If you have counted out Muhammad Ali (see cover) as the next heavyweight champion of the entire universe, forget it. In the next couple of years he will knock out Ken Norton in four rounds, Joe Frazier in six and win his championship back from George Foreman by a technical knockout in 13. If you don't believe that, ask Ali.
His mouth is wired shut to mend the broken jaw Norton dealt him in the fight in San Diego, but to a talker of Ali's championship caliber, this is no handicap. His voice comes through clenched teeth loud and clear and confident, as always.
Last week, sitting behind a desk in a small, crowded room in the headquarters of Major Coxson, a black multimillionaire who is running for mayor of Camden, N.J., Ali discoursed at considerable length on past errors, his present condition and his brilliant future. He was dressed in a conservative blue suit and glistening black patent-leather shoes. There were no exterior signs of the badly broken jaw that probably cost him the Norton fight, except that he had to talk between his teeth. Oddly, he did this with none of the sibilance one might expect, his voice coming through as precisely as a ventriloquist's.
Going into the Norton fight, Ali explained, he missed almost all of his final week of training because of a sprained ankle. "I was playin' golf one day," he said. "Revolutionizin' the game. If I had not of been the greatest fighter the world ever seen, I could of been the greatest golfer. I don't stand there an' look at the bail and wiggle the club like Arnold Palmer and Jack Nicklaus and them cats. I was walkin' up to the ball and hittin' it while I was walkin' and knocking it 300, 350 yards."

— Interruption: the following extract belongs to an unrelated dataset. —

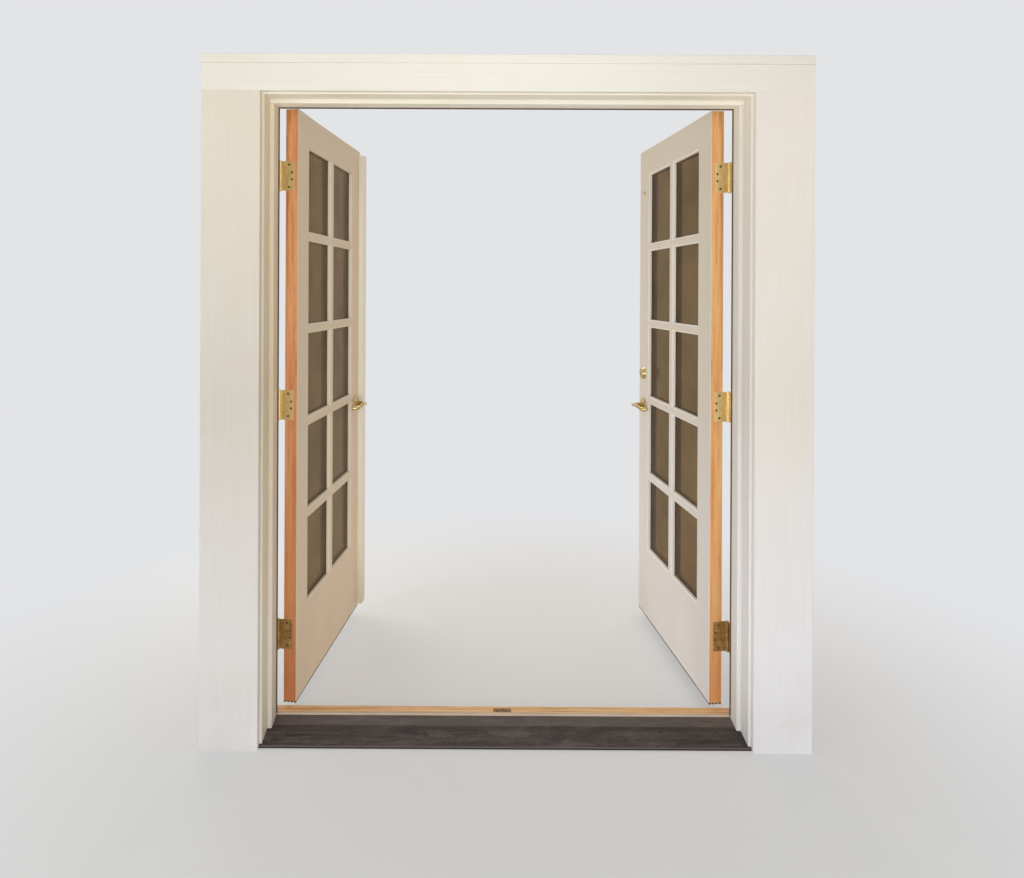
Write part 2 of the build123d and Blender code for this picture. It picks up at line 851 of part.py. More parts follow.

He got up from behind the desk to demonstrate. He walked across the room and turned to show his approach, then walked crabwise toward the desk, taking three quick steps and swinging an imaginary golf club. Watching him, it seemed plausible that he could hit a ball 300 yards that way. In which direction was less certain.

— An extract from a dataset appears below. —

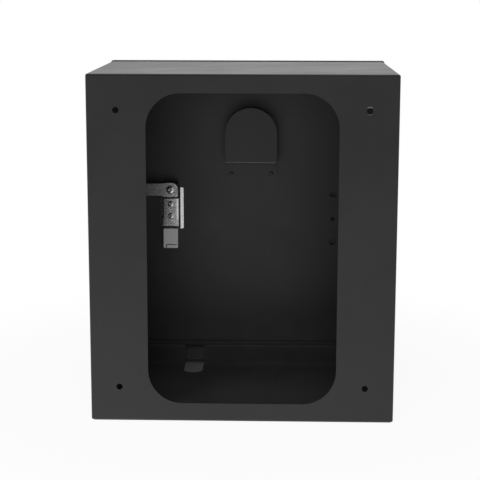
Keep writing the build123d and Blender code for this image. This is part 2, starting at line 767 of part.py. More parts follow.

"Then I figured I'm gonna do even better," he said. "I was gonna run up and hit the ball. First time, I hit the grass, second time I lost my balance and swung all the way round and fell down and twisted my ankle. Man, I laid out there on the grass for 30 minutes, my ankle hurtin', then the doctor for the San Diego Chargers come to see me and I had to spend the rest of that day restin'. Couldn't run no more at all before the fight, couldn't train right, nothin'." He sat down at the desk again and sipped from a cup of pureed navy bean soup.
Back in San Diego, where he came into the ring too heavy at 221 pounds, he had looked sluggish, probably because of the ankle, but even with that injury he felt he would have won. It was the jaw that did him in. He broke it in the second round, he said, not in the first as reported earlier. "I felt it go. Didn't know it was a broke jaw, but I felt it. Got hit with a right cross over a left jab. When I got back to my corner, there was dark red, bluish blood comin' out of my mouth, but I didn't want to quit because there was too many people involved, all them people paid to get in to see me and all them people on television everywhere."
The broken jaw ruined Ali's style for the rest of the fight. "I was fearful," he said. "Fearful of goin' in on the attack."
He got up again to demonstrate what he meant. "I'm fightin' a cat and he ducks," he said, shadowboxing, throwing quick, hard punches. "When he ducks, I can go whoomp, whoomp, whoomp, like this, throwin' uppercuts, crosses, both hands. But now I can't, I got to protect that jaw. I got to back off and cover up like this in case he throw a wild punch and hit me there."
He cowered away from his imaginary opponent, covering his face with his hands.